Look below for the line with "cad_parts[node].hide_render = cad_parts[node].hide_viewport", and from there restate every line word for word until the entries end.

[Modeling code records]
------------

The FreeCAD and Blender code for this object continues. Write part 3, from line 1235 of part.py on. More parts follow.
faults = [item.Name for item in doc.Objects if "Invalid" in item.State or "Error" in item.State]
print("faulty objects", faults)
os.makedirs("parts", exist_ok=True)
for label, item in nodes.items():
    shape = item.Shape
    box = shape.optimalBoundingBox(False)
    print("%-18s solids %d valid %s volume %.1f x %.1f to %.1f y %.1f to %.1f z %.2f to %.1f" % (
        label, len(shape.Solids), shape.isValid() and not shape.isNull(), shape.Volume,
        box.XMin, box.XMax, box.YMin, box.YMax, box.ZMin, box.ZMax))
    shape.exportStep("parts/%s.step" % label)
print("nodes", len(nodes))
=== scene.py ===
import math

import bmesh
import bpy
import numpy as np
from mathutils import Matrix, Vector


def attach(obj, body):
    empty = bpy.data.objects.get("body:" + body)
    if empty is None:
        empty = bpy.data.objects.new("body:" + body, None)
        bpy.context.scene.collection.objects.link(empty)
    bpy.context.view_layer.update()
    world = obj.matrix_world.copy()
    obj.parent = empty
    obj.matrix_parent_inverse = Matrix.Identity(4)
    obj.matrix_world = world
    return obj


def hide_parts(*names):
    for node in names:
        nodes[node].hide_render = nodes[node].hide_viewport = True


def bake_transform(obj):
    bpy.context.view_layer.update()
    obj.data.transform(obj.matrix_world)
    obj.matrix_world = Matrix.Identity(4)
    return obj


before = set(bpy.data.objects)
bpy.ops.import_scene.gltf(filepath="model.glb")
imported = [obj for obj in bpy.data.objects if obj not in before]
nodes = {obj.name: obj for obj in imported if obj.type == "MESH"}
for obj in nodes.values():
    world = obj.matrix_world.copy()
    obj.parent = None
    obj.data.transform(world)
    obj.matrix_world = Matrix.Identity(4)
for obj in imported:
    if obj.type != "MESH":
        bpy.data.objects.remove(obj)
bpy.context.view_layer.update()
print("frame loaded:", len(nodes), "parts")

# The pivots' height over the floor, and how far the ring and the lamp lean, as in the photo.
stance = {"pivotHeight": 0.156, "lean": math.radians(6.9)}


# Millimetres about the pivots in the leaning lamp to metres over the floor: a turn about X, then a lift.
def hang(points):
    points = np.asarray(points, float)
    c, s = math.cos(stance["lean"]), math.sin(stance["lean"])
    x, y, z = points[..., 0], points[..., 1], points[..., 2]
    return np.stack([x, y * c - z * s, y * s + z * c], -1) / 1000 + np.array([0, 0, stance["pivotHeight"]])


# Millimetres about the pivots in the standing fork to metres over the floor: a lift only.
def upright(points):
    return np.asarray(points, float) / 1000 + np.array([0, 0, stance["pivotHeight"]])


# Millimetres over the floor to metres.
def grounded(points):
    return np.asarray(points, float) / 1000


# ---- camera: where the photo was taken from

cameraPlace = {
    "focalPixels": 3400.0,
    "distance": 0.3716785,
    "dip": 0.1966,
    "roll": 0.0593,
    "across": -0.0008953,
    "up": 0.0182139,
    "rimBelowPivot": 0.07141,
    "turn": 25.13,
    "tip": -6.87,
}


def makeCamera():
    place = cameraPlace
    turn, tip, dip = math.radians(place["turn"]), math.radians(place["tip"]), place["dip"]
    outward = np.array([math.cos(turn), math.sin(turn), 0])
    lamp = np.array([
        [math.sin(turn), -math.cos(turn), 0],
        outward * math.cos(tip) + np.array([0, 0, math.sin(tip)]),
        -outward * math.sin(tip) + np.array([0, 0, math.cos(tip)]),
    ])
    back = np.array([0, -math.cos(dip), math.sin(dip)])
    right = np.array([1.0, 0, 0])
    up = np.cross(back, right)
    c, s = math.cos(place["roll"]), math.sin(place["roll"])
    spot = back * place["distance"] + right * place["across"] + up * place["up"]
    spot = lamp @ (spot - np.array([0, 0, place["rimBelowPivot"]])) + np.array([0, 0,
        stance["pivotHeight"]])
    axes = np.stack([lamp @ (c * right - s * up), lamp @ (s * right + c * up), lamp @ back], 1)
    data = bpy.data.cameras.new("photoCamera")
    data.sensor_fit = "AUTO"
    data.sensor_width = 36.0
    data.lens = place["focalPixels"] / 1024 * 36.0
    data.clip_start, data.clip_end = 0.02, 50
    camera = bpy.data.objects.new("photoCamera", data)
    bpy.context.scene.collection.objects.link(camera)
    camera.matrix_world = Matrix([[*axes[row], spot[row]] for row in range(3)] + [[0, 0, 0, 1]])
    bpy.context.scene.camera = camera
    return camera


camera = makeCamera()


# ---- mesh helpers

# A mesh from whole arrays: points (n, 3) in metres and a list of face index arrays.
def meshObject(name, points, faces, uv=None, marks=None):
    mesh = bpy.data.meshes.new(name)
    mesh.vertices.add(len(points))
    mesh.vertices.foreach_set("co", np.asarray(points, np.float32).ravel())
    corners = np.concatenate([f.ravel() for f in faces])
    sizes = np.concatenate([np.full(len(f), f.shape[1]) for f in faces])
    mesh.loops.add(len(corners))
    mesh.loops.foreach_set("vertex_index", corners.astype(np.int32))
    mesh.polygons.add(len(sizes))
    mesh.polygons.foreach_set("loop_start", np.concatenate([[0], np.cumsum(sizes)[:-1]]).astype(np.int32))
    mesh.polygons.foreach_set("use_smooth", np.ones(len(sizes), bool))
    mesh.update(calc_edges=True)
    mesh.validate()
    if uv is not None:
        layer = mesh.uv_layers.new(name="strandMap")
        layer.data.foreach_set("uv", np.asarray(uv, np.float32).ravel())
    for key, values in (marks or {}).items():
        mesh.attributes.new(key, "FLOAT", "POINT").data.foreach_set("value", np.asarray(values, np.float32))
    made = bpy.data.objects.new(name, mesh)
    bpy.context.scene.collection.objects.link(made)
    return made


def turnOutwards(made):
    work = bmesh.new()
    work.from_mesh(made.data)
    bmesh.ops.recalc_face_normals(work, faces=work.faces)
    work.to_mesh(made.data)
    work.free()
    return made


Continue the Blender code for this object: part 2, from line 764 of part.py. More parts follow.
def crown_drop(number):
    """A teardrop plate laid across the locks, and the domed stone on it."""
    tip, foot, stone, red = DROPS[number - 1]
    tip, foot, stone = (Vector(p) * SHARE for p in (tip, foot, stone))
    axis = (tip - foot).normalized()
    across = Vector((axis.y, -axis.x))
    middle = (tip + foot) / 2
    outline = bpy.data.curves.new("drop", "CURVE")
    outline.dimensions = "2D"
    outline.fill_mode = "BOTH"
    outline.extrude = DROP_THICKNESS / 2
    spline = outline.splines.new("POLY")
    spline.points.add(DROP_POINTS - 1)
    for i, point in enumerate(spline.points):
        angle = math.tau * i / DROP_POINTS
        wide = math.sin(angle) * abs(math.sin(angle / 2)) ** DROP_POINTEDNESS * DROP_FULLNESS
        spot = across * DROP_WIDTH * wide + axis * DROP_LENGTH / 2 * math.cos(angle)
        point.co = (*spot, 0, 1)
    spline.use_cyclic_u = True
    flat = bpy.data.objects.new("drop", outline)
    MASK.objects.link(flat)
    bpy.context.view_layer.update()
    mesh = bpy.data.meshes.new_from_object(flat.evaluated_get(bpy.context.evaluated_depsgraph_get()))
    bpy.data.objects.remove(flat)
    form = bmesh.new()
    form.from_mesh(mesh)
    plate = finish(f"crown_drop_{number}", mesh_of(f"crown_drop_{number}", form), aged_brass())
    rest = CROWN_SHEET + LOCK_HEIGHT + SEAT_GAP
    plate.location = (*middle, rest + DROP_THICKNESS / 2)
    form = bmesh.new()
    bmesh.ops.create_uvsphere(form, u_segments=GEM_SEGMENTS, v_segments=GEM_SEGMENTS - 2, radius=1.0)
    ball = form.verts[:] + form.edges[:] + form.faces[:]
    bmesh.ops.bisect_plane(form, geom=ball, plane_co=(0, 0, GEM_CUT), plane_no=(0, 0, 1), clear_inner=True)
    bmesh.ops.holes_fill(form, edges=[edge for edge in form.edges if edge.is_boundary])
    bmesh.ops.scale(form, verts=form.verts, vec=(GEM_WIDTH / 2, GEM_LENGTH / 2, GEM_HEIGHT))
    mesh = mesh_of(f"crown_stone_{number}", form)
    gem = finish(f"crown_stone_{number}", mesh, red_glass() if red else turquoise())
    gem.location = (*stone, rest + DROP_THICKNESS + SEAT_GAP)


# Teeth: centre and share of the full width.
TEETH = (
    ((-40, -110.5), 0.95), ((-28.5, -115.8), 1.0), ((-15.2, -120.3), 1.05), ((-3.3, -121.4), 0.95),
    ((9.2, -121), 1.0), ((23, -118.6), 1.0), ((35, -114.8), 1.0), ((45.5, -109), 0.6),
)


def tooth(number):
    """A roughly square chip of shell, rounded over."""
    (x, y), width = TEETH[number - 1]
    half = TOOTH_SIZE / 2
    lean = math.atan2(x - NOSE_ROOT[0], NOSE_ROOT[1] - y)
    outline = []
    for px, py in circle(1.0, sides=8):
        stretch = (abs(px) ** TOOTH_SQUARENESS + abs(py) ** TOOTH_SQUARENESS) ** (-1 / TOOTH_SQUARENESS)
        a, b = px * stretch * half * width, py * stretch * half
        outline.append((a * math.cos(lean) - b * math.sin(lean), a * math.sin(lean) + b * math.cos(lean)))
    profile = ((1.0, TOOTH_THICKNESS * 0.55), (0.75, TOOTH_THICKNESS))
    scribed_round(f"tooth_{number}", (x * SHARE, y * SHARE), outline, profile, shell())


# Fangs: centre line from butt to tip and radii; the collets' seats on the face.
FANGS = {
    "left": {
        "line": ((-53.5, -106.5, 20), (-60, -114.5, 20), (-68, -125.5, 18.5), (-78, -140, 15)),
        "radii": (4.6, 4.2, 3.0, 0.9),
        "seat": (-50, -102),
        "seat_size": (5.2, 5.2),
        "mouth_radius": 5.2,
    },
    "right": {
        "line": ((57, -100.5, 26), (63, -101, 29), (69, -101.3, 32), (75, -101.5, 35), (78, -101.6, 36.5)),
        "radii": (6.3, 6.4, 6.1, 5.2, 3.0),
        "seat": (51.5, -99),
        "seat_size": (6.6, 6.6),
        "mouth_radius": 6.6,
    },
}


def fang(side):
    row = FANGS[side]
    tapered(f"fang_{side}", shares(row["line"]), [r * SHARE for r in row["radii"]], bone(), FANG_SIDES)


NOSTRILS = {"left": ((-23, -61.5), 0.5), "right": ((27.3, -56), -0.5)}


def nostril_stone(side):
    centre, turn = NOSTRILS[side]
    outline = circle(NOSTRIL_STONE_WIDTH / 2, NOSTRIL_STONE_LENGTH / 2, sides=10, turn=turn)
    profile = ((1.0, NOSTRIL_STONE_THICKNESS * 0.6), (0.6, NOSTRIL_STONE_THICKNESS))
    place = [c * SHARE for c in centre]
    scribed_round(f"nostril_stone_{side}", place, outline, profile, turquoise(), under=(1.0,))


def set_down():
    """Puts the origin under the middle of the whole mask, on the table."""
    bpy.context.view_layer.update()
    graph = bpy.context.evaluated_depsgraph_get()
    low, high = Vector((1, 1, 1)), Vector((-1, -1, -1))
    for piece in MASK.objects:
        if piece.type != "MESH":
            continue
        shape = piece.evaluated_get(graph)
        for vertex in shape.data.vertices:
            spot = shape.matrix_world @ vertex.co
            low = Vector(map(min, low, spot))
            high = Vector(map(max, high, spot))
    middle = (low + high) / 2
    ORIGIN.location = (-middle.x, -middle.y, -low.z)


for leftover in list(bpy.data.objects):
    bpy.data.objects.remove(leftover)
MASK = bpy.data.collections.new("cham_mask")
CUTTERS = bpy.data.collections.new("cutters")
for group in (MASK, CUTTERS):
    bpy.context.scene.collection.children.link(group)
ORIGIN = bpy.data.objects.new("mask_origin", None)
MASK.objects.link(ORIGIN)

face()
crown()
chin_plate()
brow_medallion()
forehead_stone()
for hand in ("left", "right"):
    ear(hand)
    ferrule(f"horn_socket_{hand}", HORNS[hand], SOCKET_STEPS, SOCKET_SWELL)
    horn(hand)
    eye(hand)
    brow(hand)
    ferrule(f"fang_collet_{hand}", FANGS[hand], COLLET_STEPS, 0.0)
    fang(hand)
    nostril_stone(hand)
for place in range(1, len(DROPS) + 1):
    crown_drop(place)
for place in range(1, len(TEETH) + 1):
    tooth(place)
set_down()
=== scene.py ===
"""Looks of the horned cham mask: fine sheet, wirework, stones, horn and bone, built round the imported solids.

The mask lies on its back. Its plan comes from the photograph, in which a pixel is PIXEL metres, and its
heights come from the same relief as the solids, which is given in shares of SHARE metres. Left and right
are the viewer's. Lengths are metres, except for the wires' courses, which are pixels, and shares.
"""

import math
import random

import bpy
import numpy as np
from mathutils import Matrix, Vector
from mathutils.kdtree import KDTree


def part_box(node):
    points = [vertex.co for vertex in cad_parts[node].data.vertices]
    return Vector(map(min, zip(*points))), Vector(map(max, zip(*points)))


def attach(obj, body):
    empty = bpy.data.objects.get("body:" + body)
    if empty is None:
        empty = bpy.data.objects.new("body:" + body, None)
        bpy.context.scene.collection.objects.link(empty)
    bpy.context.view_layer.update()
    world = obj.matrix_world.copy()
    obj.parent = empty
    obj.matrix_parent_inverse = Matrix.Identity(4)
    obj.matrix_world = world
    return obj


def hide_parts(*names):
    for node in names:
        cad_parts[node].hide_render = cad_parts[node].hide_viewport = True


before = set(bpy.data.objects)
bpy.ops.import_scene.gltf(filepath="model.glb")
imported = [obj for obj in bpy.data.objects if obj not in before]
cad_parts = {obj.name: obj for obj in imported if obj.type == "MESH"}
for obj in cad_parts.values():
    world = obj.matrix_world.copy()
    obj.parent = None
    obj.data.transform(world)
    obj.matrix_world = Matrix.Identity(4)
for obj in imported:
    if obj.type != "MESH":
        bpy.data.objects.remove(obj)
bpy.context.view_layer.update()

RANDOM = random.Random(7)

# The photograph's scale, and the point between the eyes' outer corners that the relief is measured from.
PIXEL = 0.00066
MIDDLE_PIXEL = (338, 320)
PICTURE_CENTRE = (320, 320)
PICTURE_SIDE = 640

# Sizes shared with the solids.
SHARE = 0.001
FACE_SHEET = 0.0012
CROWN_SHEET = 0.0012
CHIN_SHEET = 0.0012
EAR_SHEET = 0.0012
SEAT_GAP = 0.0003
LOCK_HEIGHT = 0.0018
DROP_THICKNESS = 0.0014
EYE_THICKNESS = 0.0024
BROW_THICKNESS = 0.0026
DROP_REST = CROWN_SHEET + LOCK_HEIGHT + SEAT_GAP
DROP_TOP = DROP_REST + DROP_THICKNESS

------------

# Result for this exercise
        cad_parts[node].hide_render = cad_parts[node].hide_viewport = True


before = set(bpy.data.objects)
bpy.ops.import_scene.gltf(filepath="model.glb")
imported = [obj for obj in bpy.data.objects if obj not in before]
cad_parts = {obj.name: obj for obj in imported if obj.type == "MESH"}
for obj in cad_parts.values():
    world = obj.matrix_world.copy()
    obj.parent = None
    obj.data.transform(world)
    obj.matrix_world = Matrix.Identity(4)
for obj in imported:
    if obj.type != "MESH":
        bpy.data.objects.remove(obj)
bpy.context.view_layer.update()

RANDOM = random.Random(7)

# The photograph's scale, and the point between the eyes' outer corners that the relief is measured from.
PIXEL = 0.00066
MIDDLE_PIXEL = (338, 320)
PICTURE_CENTRE = (320, 320)
PICTURE_SIDE = 640

# Sizes shared with the solids.
SHARE = 0.001
FACE_SHEET = 0.0012
CROWN_SHEET = 0.0012
CHIN_SHEET = 0.0012
EAR_SHEET = 0.0012
SEAT_GAP = 0.0003
LOCK_HEIGHT = 0.0018
DROP_THICKNESS = 0.0014
EYE_THICKNESS = 0.0024
BROW_THICKNESS = 0.0026
DROP_REST = CROWN_SHEET + LOCK_HEIGHT + SEAT_GAP
DROP_TOP = DROP_REST + DROP_THICKNESS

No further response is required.